As it has done throughout the campaign, Oregon Public Broadcasting asked Republican Christine Drazan, Democrat Tina Kotek and unaffiliated candidate Betsy Johnson to comment on existing and future gun legislation, vaccine mandates and health care policy. Unsurprisingly, the three leading gubernatorial candidates sharply disagree.

Kotek favors tightening gun regulations, Drazan says Oregon already has the strictest gun laws in the nation and Johnson has moved off her earlier position to support some form of background checks, which she opposed while serving in the legislature. Oregonians will vote on Measure 114 that would require safety training, a background check and a fee to obtain a permit to purchase a firearm. The measure also would outlaw ammunition magazines capable of holding more than 10 rounds.

Kotek supports narrowing the grounds for exemption from school vaccine requirements. Drazan and Johnson both support broader exemptions for school vaccination requirements. They also both oppose mandatory COVID vaccinations for children to attend school.

Kotek supports Measure 111 that would amend the Oregon Constitution to assert an individual right to affordable health care. Drazan opposes Measure 111, pointing to the potential budgetary impact of a constitutional health care mandate. Johnson says she opposes government-run health care but promised to implement the mandate if Oregonians approve it and implementation is “financially feasible”. Oregon would be the first state to put affordable health care into a constitution.

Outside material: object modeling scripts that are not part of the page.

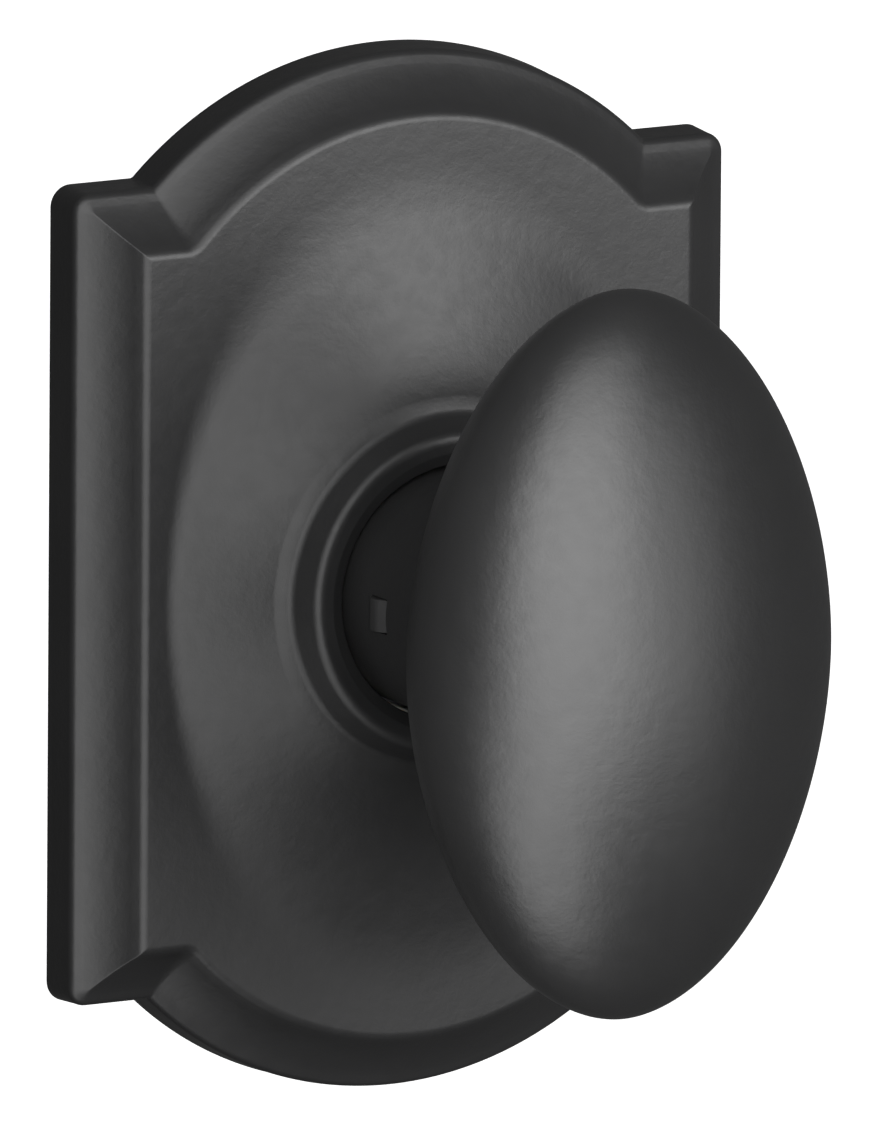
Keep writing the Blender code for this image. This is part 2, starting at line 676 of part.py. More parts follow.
def knob_ring(half_x, half_z, h, blend):
    """Plan ring, from a plain ellipse at blend = 0 to the knob's superellipse at 1."""
    ring = []
    power = 2.0 / KNOB_PLAN_EXP
    for i in range(KNOB_SEGMENTS):
        t = 2 * math.pi * i / KNOB_SEGMENTS
        x, z = [math.copysign(abs(c) ** power, c) * blend + c * (1 - blend)
                for c in (math.cos(t), math.sin(t))]
        ring.append((half_x * x, h, half_z * z))
    return ring


def body_ring(h, inset=0.0, shift=0.0):
    """Ring of the knob body at height h, moved inward by inset and along h by shift."""
    if h >= KNOB_RIM_H:
        u = (h - KNOB_RIM_H) / KNOB_FRONT_D
        k = (1 - u ** KNOB_FRONT_EXP) ** (1 / KNOB_FRONT_EXP)
        half_x, half_z, blend = KNOB_A * k, KNOB_C * k, 1.0
    else:
        u = (KNOB_RIM_H - h) / KNOB_BACK_D
        blend = math.sqrt(1 - u * u)
        half_x = KNOB_ROOT_R + (KNOB_A - KNOB_ROOT_R) * blend
        half_z = KNOB_ROOT_R + (KNOB_C - KNOB_ROOT_R) * blend
    return knob_ring(half_x - inset, half_z - inset, h + shift, blend)


def build_front_shell():
    """Domed face wrapped round the rim to the seam."""
    inner = [body_ring(*station) for station in FRONT_INNER]
    outer = [body_ring(h) for h in FRONT_OUTER_H]
    apex_h = KNOB_RIM_H + KNOB_FRONT_D
    shape = loft(inner[::-1] + outer, [(0, apex_h - KNOB_SKIN, 0), (0, apex_h, 0)])
    make_piece("knob_front_shell", shape, BLACK, roughness=0.4, smooth_angle=40)


def build_rear_shell():
    """Dished back with a lip that enters the front shell."""
    rings = [
        # outside, from the bore to the seam
        knob_ring(REAR_BORE_R, REAR_BORE_R, 39.45, 0.0),
        knob_ring(14.6, 15.4, 39.5, 0.2),
        *[body_ring(h) for h in (40.1, 41.3, 43.0, SEAM_H)],
        # lip
        body_ring(SEAM_H, 1.9, 0.1),
        body_ring(47.6, 1.85, 0.3),
        body_ring(47.6, 2.7, 0.3),
        body_ring(SEAM_H, 3.2, 0.4),
        # inside, back to the bore
        body_ring(43.0, 2.6, 1.1),
        body_ring(41.3, 2.2, 1.35),
        body_ring(40.1, 1.6, 1.45),
        knob_ring(14.2, 15.0, 40.95, 0.2),
        knob_ring(REAR_BORE_R, REAR_BORE_R, 40.9, 0.0),
    ]
    make_piece("knob_rear_shell", loft(rings, "loop"), BLACK, roughness=0.4, smooth_angle=40)


# ---------------------------------------------------------------- knob ring nut
NUT_BORE_R = SPIGOT_R + 0.3
NUT_PROFILE = [             # (radius, h)
    (NUT_BORE_R, 41.3), (13.6, 41.3), (14.0, 41.7),
    (14.0, 43.6), (13.6, 44.0), (NUT_BORE_R, 44.0),
]


def build_ring_nut():
    """Nut on the neck's spigot, inside the knob."""
    nut = make_piece("knob_ring_nut", lathe(NUT_PROFILE, 28), BRASS, roughness=0.35)
    slots = [box(x0, x1, 42.6, 45, -1.3, 1.3) for x0, x1 in ((-16, -12.2), (12.2, 16))]
    cut(nut, "nut_slots", merge(*slots))


# ---------------------------------------------------------------- moving bodies
TURNING = {
    "knob_front_shell", "knob_rear_shell", "knob_ring_nut", "knob_neck", "drive_sleeve",
    "thrust_washer", "retaining_ring", "spindle", "spindle_pin", "catch_spring",
}


def attach(ob, parent):
    """Parent ob without moving it."""
    ob.parent = parent
    ob.matrix_parent_inverse = parent.matrix_world.inverted()


def make_empty(name, x, h, parent=None):
    ob = bpy.data.objects.new(name, None)
    ob.empty_display_size = 0.01
    ob.location = (x * MM, (ORIGIN_H - h) * MM, 0)
    bpy.context.scene.collection.objects.link(ob)
    bpy.context.view_layer.update()
    if parent is not None:
        attach(ob, parent)
    return ob


def parent_pieces():
    rose_frame = make_empty("rose_frame", 0, 0)
    knob_axis = make_empty("knob_axis", 0, 0, rose_frame)
    catch_slide = make_empty("catch_slide", -NECK_R, CATCH_H, knob_axis)
    bpy.context.view_layer.update()
    for ob in list(bpy.data.objects):
        if ob.type != "MESH" or ob.hide_render:
            continue
        if ob.name == "knob_catch":
            attach(ob, catch_slide)
        else:
            attach(ob, knob_axis if ob.name in TURNING else rose_frame)


# ---------------------------------------------------------------- build
for old in list(bpy.data.objects):
    bpy.data.objects.remove(old, do_unlink=True)

build_rosette()
build_mounting_plate()
build_posts()
build_clips()
build_spring_cage()
build_cage_screws()
build_bushings_and_rings()
build_return_spring()
build_drive_sleeve()
build_spindle()
build_neck()
build_catch()
build_catch_spring()
build_front_shell()
build_rear_shell()
build_ring_nut()
parent_pieces()
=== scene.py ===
"""Looks of an oval door knob on its shaped rosette plate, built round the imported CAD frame.

Lengths are millimetres, turned into metres by place(). Seen from the room, +X is to the
right and +Z is up; h is the height above the door face, towards the room. The frame's
origin is the spindle's free end, 36 mm behind that face, so y = -36 - h: the room is at
-Y and the inside of the door at +Y.
"""
import bpy
import bmesh
import math
from mathutils import Matrix, Vector


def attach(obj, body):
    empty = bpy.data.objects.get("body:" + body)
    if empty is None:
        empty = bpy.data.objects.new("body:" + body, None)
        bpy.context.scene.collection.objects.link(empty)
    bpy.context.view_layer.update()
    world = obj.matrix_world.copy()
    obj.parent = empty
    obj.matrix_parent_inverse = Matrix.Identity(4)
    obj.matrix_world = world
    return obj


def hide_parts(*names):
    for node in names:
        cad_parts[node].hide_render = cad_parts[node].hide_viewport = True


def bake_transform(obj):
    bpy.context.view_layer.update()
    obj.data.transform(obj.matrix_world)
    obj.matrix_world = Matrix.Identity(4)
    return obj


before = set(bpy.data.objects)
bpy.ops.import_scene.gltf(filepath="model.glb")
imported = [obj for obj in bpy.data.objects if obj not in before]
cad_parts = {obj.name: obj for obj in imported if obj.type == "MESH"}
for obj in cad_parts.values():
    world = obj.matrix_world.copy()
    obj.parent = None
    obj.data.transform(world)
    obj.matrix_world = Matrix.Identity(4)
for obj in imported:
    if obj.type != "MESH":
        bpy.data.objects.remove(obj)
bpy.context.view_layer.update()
MM = 0.001
ORIGIN_H = -36.0
SIDES = (-1, 1)
scene = bpy.context.scene


# =============================================================== outlines
def place(x, h, z):
    return Vector((x * MM, (ORIGIN_H - h) * MM, z * MM))


def polar(radius, angle):
    return radius * math.cos(angle), radius * math.sin(angle)


def bezier(p0, p1, p2, p3, seg):
    out = []
    for i in range(seg + 1):
        t = i / seg
        a, b, c, d = (1 - t) ** 3, 3 * t * (1 - t) ** 2, 3 * t * t * (1 - t), t ** 3
        out.append((a * p0[0] + b * p1[0] + c * p2[0] + d * p3[0],
                    a * p0[1] + b * p1[1] + c * p2[1] + d * p3[1]))
    return out


def rounded(corners, seg=6, closed=False):
    """Polyline of (x, y, radius) corners; each corner with a radius becomes an arc."""
    out = []
    last = len(corners) - 1
    for i, corner in enumerate(corners):
        radius = corner[2] if len(corner) > 2 else 0.0
        if radius <= 0 or (not closed and i in (0, last)):
            out.append(corner[:2])
            continue
        here = Vector(corner[:2])
        back = Vector(corners[i - 1][:2]) - here
        ahead = Vector(corners[(i + 1) % len(corners)][:2]) - here
        back_len, ahead_len = back.length, ahead.length
        back.normalize()
        ahead.normalize()
        half_turn = (math.pi - math.acos(max(-1, min(1, back.dot(ahead))))) / 2
        # the arc takes at most about half of either side
        tangent = min(radius * math.tan(half_turn), back_len * 0.49, ahead_len * 0.49)
        radius = tangent / math.tan(half_turn)
        centre = here + (back + ahead).normalized() * (radius / math.cos(half_turn))
        first = here + back * tangent - centre
        final = here + ahead * tangent - centre
        angle = math.atan2(first.y, first.x)
        sweep = math.atan2(first.x * final.y - first.y * final.x, first.dot(final))
        for k in range(seg + 1):
            x, y = polar(radius, angle + sweep * k / seg)
            out.append((centre.x + x, centre.y + y))
    return out


def rounded_rect(half_x, half_z, radius, seg):
    out = []
    for sx, sz, start in ((1, 1, 0), (-1, 1, 90), (-1, -1, 180), (1, -1, 270)):
        for i in range(seg + 1):
            x, z = polar(radius, math.radians(start + 90 * i / seg))
            out.append((sx * (half_x - radius) + x, sz * (half_z - radius) + z))
    return out


def smooth_path(points, rounds):
    """Chaikin rounding of a 2D path, end points kept."""
    for _ in range(rounds):
        out = [points[0]]
        for a, b in zip(points[:-1], points[1:]):
            out.append(tuple(a[i] * 0.75 + b[i] * 0.25 for i in range(2)))
            out.append(tuple(a[i] * 0.25 + b[i] * 0.75 for i in range(2)))
        out.append(points[-1])
        points = out
    return points


# =============================================================== solids: (verts, faces) pairs
def loft(rings, cyclic=False, start=None, end=None):
    """Skin over equal rings. start and end close it: "flat", or a point to fan to."""
    count, total = len(rings[0]), len(rings)
    verts = [point for ring in rings for point in ring]
    faces = []
    for k in range(total if cyclic else total - 1):
        near, far = k * count, ((k + 1) % total) * count
        for i in range(count):
            j = (i + 1) % count
            faces.append((near + i, near + j, far + j, far + i))
    for base, cap in ((0, start), ((total - 1) * count, end)):
        if cap is None:
            continue
        if cap == "flat":
            faces.append(tuple(base + i for i in range(count)))
        else:
            tip = len(verts)
            verts.append(cap)
            faces += [(base + i, base + (i + 1) % count, tip) for i in range(count)]
    return verts, faces


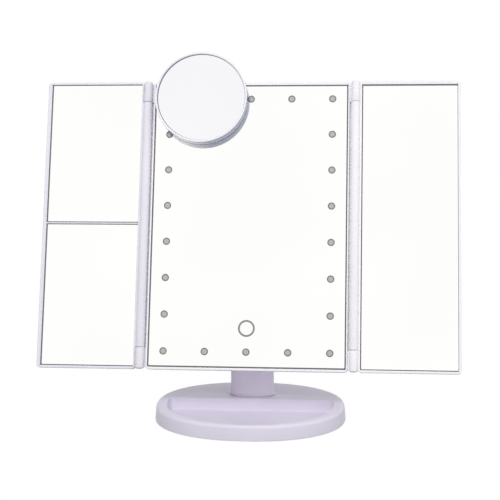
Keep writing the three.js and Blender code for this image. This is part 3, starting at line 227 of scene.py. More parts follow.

On post-pandemic action, Drazan says she would “trust Oregonians to talk to their medical providers and respond to current conditions to determine the best approach for themselves and their family.” Johnson would give parents and businesses greater say on what, if any, actions the state should take. Kotek says she would focus on access to updated vaccines and testing.

The candidates have disagreed sharply over their respective support for nurses and for hospitals facing a financial crunch. Their exchanges reflect their differing political support. Kotek has sided with the Oregon Nurses Association while Drazan and Johnson have aligned with views of the Oregon Association of Hospitals and Health Systems.

“Many of the hospitals passed on taking [pandemic aid] because of the strings including labor requirements that didn’t exist previously,” Johnson said in a debate aired on KTZV in Bend. “We need to strengthen our health care system all across and not vilify their CEOs and downgrade and diminish their work.”

“We don’t have a nurse shortage in Oregon,” Kotek said in the debate. “We have nurses who don’t want to go back to work at hospitals that have treated them poorly, not paid them well and continued to pay their CEOs millions and millions of dollars.”

“You cannot erode the hospital system itself and then act like labor will have somewhere to serve Oregonians,” Drazan said. “It’s just not realistic.”

Polling sh0ws the governor’s race has narrowed to a contest between Christine Drazan and Tina Kotek with Betsy Johnson appearing to draw more support away from Kotek.

The most recent polling shows it is a photo-finish horserace between Drazan and Kotek, with Johnson trailing in third. Drazan’s campaign received a boost from a $1 million contribution by Nike co-founder Phil Knight. Kotek received a boost when President Biden campaigned for her in Portland over the weekend.